Look through the entries below and extract exactly the lines from the one containing "Keep writing the FreeCAD" through the one containing "(0.78, (0.085, 0.090, 0.190)), (1.0, (0.200, 0.215, 0.400)))", ends included.

> [MATERIAL SUPPLIED]
## start

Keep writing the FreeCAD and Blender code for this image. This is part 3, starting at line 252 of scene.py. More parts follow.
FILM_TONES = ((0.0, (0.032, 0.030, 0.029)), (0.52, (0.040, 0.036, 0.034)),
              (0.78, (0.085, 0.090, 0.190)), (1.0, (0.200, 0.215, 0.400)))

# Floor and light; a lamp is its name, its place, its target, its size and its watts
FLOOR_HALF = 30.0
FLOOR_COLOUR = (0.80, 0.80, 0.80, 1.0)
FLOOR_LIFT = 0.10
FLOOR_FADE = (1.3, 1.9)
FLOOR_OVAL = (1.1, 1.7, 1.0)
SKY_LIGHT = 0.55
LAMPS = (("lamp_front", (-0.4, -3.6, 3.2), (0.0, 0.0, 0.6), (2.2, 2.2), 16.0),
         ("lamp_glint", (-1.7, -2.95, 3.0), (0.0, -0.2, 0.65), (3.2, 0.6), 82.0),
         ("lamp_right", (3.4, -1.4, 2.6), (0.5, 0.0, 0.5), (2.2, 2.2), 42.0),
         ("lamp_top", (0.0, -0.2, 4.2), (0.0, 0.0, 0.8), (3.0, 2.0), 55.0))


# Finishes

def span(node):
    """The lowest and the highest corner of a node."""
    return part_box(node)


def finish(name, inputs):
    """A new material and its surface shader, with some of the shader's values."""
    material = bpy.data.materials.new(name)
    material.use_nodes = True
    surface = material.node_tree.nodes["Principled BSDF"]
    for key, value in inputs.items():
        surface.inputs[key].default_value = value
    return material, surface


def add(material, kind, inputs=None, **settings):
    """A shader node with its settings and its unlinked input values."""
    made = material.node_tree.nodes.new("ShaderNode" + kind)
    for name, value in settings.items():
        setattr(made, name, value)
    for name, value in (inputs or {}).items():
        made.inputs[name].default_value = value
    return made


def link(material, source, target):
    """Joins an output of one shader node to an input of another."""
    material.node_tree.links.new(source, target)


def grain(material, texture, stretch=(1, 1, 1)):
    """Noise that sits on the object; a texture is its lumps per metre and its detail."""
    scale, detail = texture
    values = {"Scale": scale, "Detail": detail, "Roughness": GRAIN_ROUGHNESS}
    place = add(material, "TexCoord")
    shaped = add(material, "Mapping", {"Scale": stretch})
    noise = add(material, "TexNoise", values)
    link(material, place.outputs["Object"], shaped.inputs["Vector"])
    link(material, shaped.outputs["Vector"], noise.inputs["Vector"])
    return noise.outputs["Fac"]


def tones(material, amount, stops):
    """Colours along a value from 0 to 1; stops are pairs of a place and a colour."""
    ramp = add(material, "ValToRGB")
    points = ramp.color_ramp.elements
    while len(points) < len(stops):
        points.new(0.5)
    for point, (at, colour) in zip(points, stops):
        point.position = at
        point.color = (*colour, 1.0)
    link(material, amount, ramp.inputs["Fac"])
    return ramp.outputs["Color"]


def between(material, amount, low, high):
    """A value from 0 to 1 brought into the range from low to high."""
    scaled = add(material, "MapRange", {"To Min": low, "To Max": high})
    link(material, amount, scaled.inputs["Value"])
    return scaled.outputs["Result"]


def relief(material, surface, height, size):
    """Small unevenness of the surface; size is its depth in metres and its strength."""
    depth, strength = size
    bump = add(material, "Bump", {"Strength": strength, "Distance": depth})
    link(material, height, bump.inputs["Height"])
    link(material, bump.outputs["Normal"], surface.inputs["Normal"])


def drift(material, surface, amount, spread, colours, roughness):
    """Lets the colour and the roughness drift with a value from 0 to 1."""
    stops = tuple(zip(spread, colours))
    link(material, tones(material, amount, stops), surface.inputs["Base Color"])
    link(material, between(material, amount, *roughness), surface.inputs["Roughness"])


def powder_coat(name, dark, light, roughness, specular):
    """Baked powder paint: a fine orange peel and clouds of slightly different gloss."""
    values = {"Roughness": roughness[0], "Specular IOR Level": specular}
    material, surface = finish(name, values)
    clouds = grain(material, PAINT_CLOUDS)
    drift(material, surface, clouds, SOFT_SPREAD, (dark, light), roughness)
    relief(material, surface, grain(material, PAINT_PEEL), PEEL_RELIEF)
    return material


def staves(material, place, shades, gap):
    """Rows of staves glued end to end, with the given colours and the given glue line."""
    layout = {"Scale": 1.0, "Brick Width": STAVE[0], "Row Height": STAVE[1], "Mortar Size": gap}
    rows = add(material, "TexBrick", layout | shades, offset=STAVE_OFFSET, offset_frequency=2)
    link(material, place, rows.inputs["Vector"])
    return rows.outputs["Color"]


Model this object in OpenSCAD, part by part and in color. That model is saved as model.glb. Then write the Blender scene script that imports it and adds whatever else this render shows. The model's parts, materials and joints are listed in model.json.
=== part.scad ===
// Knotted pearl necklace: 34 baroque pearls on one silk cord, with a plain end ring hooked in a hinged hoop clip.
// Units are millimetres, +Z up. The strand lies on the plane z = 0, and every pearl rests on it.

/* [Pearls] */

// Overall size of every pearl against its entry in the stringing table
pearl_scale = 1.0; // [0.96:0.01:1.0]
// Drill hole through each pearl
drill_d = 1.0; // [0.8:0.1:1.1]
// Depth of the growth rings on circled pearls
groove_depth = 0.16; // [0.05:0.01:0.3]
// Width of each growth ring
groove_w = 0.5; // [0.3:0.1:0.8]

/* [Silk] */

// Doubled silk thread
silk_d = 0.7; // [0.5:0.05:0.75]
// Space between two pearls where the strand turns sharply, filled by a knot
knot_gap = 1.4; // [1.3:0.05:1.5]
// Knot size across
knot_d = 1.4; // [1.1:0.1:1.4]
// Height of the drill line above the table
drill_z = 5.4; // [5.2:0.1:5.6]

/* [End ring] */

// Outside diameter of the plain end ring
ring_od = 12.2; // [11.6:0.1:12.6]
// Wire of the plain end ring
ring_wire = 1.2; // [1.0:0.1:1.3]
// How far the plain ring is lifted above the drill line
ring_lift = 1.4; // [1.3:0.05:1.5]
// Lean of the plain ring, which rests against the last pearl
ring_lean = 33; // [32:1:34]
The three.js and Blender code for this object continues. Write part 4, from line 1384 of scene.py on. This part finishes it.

## end
## start

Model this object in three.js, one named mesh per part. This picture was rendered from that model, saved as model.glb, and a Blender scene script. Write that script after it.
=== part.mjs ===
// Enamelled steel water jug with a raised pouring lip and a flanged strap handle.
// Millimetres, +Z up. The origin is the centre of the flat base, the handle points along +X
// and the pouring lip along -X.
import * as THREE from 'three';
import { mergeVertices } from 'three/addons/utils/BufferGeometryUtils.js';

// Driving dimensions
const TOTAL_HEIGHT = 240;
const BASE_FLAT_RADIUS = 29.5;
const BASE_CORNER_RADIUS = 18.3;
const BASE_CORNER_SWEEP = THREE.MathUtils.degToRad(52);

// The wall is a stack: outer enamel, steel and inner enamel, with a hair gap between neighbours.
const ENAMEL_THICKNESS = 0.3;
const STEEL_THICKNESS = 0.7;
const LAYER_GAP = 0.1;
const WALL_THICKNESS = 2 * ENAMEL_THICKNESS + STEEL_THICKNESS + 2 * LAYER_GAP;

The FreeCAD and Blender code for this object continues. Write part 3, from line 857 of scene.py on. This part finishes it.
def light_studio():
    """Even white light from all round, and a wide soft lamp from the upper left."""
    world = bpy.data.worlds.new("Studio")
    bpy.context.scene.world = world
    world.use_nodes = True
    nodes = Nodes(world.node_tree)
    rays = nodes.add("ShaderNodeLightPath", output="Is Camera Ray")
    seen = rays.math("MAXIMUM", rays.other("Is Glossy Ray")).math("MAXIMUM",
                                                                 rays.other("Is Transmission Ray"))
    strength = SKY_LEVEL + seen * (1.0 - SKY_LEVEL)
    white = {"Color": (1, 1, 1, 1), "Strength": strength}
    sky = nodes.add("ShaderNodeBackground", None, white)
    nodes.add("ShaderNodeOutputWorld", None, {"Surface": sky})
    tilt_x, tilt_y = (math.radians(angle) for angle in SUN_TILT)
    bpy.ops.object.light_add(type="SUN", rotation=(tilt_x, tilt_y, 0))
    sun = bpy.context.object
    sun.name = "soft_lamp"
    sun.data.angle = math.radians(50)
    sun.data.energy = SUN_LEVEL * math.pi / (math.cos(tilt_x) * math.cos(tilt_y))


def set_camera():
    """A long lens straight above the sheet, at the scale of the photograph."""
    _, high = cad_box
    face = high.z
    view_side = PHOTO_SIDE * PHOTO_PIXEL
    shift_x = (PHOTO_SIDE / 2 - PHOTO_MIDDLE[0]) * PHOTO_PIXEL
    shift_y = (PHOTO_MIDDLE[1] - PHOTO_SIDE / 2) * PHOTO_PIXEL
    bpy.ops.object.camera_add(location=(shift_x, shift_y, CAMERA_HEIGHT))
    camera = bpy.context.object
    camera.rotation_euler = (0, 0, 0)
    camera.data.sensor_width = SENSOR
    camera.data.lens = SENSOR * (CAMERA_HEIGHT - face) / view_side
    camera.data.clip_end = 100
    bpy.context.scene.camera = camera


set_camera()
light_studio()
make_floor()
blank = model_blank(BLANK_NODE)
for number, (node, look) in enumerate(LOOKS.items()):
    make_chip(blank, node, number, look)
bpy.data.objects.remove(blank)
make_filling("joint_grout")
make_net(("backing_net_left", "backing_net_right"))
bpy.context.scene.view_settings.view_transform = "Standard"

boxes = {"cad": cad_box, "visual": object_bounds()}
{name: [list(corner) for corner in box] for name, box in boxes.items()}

## end
## start

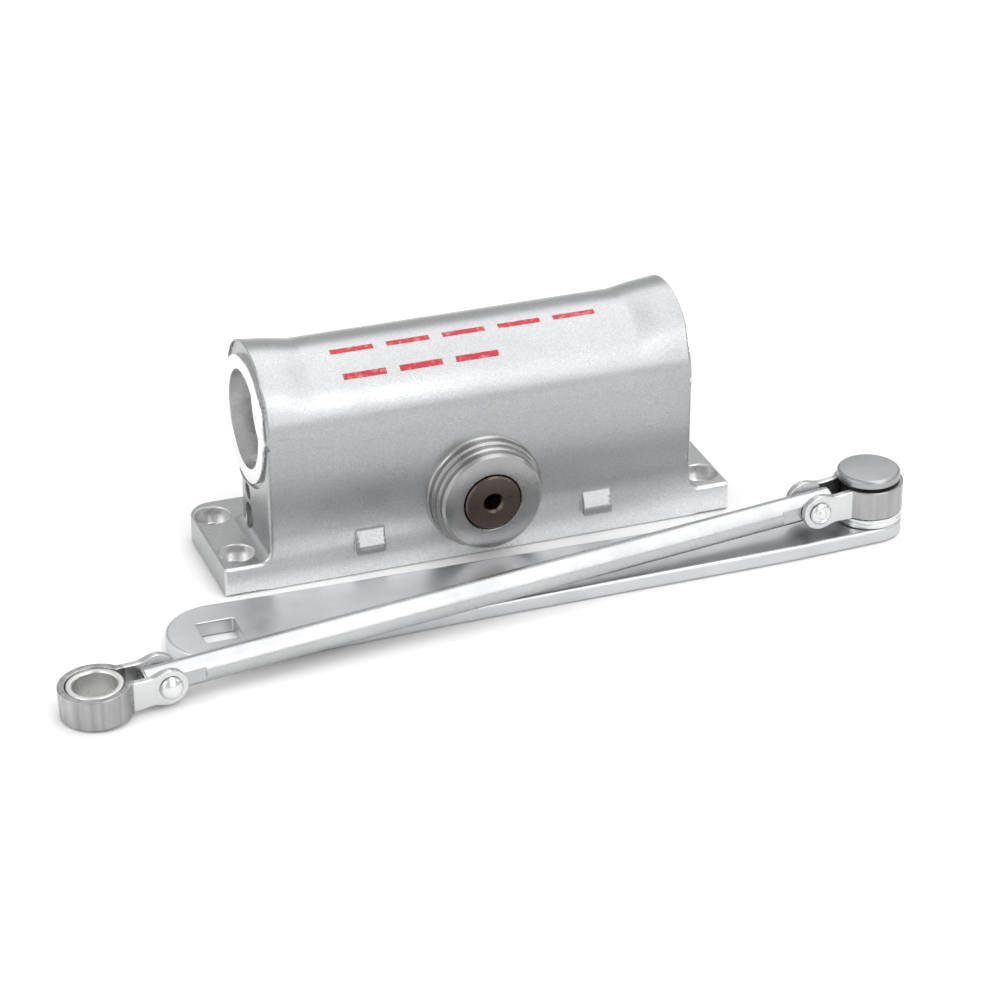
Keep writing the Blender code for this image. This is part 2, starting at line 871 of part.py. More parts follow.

## end

> [THE OUTPUT]
Keep writing the FreeCAD and Blender code for this image. This is part 3, starting at line 252 of scene.py. More parts follow.
FILM_TONES = ((0.0, (0.032, 0.030, 0.029)), (0.52, (0.040, 0.036, 0.034)),
              (0.78, (0.085, 0.090, 0.190)), (1.0, (0.200, 0.215, 0.400)))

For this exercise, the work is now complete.